Do I need to pay GST on the bag I bought overseas? 8 things you need to know

Shoppers at the Shilla Duty Free shop at Changi Airport Terminal 1. ST PHOTO: MARK CHEONG

This story was first published on Jan 14, 2016, and updated on Jan 19, 2018

SINGAPORE - A 25-year-old woman was arrested at Changi Airport on Jan 12 after she failed to declare the branded items she had bought overseas for goods and services tax (GST) payment.

Officers checked her luggage when she tried to exit through the Customs Green Channel without declaring the items, which were worth more than $11,000.

The Singaporean woman had arrived on a flight from Paris with at least two handbags, several wallets and a belt.

Travellers, including Singaporeans returning from overseas, will have to pay GST on the value of the goods that exceeds the GST relief.

GST for goods valued below $150 is not applicable for travellers who are out of Singapore for less than 48 hours. For those who are away for more than 48 hours, GST is exempt for goods valued up to $600.

Still unsure about when you need to pay GST and how much to pay? Here are the answers to some commonly asked questions:

1. Why do Singaporeans have to pay GST on their purchases overseas?

GST is a tax on local consumption. All goods brought into Singapore are subject to 7 per cent GST regardless of whether they are imported through commercial shipments or hand-carried by travellers for their own personal use.

Such goods include new articles, souvenirs, gifts and food preparations purchased overseas and meant for the traveller's personal use.

The policy of GST imposed on goods brought into Singapore has been in force since April 1, 1994,when GST was first implemented in Singapore.

Singapore's GST (known in some countries as Value Added Tax) on imports is consistent in all countries with GST or Value Added Tax systems.

There is no GST relief for liquor, tobacco products, petroleum and goods imported for commercial purposes.

2. If the item was received as a gift, how is the tax calculated since there will be no receipt?

If the receipts are not available, the value of the goods will be assessed based on the values of identical or similar goods when computing the GST payable.

3. How many people have been caught not declaring taxable goods in the past years?

In 2012 and 2013, there were 179 and 398 cases respectively where warnings or composition sums were issued.

4. What happens if a traveller is caught for not declaring goods purchased abroad?

Travellers who are stopped at the checkpoints for not declaring goods purchased abroad with values exceeding their GST relief quantum will be referred to Singapore Customs.

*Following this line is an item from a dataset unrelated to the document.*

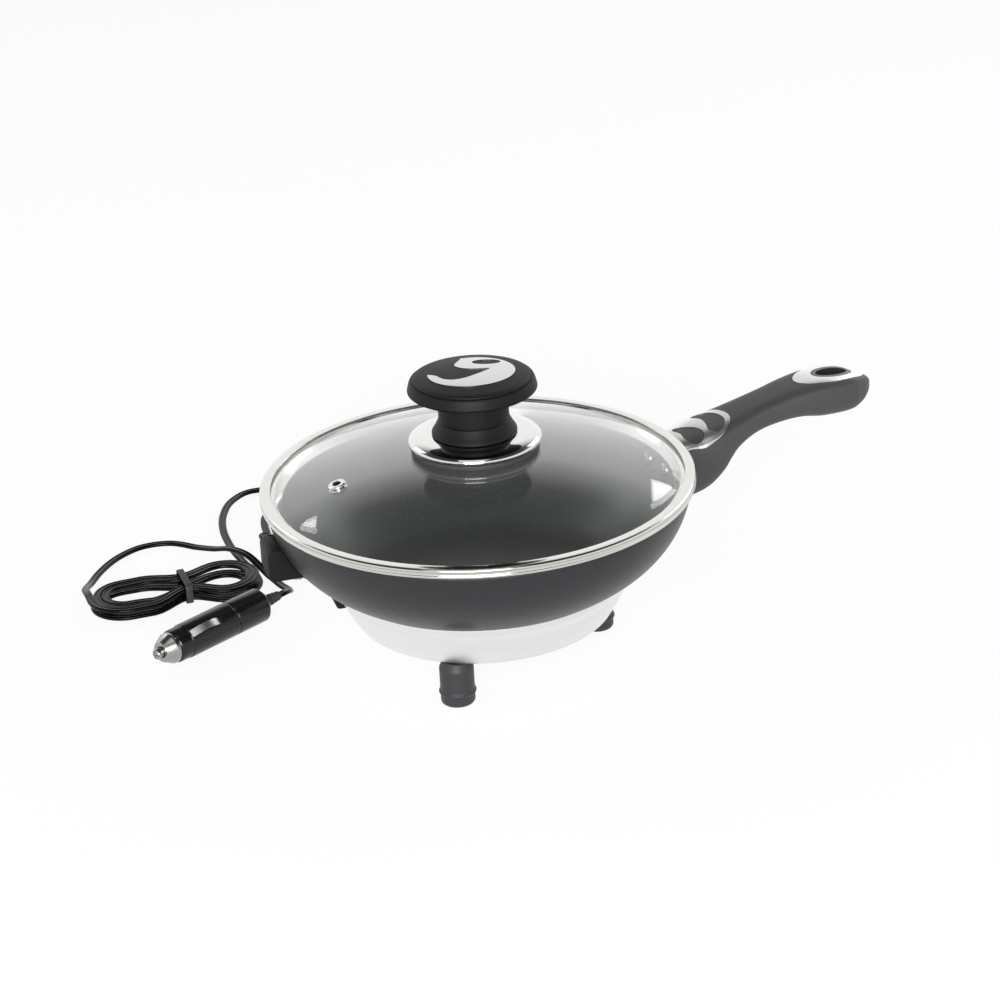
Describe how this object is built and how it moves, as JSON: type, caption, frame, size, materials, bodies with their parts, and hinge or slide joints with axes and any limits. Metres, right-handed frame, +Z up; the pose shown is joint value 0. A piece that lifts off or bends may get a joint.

The GST due is collected from the travellers, with an advisory to pay GST for goods exceeding their GST relief.

Moreover, failure to declare the value of your purchases is an offence under the Customs Act and the GST Act. Offenders may be prosecuted in court, fined up to $10,000 and jailed for up to three years.

5. If a traveller buys a bag from a duty-free shop in Changi Airport while leaving Singapore, will he/she be taxed on the bag upon arrival back to the country?

The newly purchased bag is subject to GST if it exceeds the traveller's GST relief amount.

6. Is the item still subject to GST if the traveller removes the price tag/packaging and uses the item bought overseas immediately?

These items are considered as new articles and are subject to GST if the traveller's GST relief amount is exceeded when the new items are brought into Singapore.

7. Do travellers still have to pay GST if they have already paid sales tax for an item overseas and did not claim tax rebate?

GST is applicable for items imported into Singapore regardless of whether foreign sales tax was paid for the items overseas as the items will be consumed in Singapore.

8. Are goods shipped back separately (from same trip) also subject to GST?

For goods imported by post, buyers need not pay GST if the value of the shipment is $400 or less. Where the value of the shipment exceeds $400, GST is payable on the total value of the shipment.

Correction note: This article has been edited for clarity.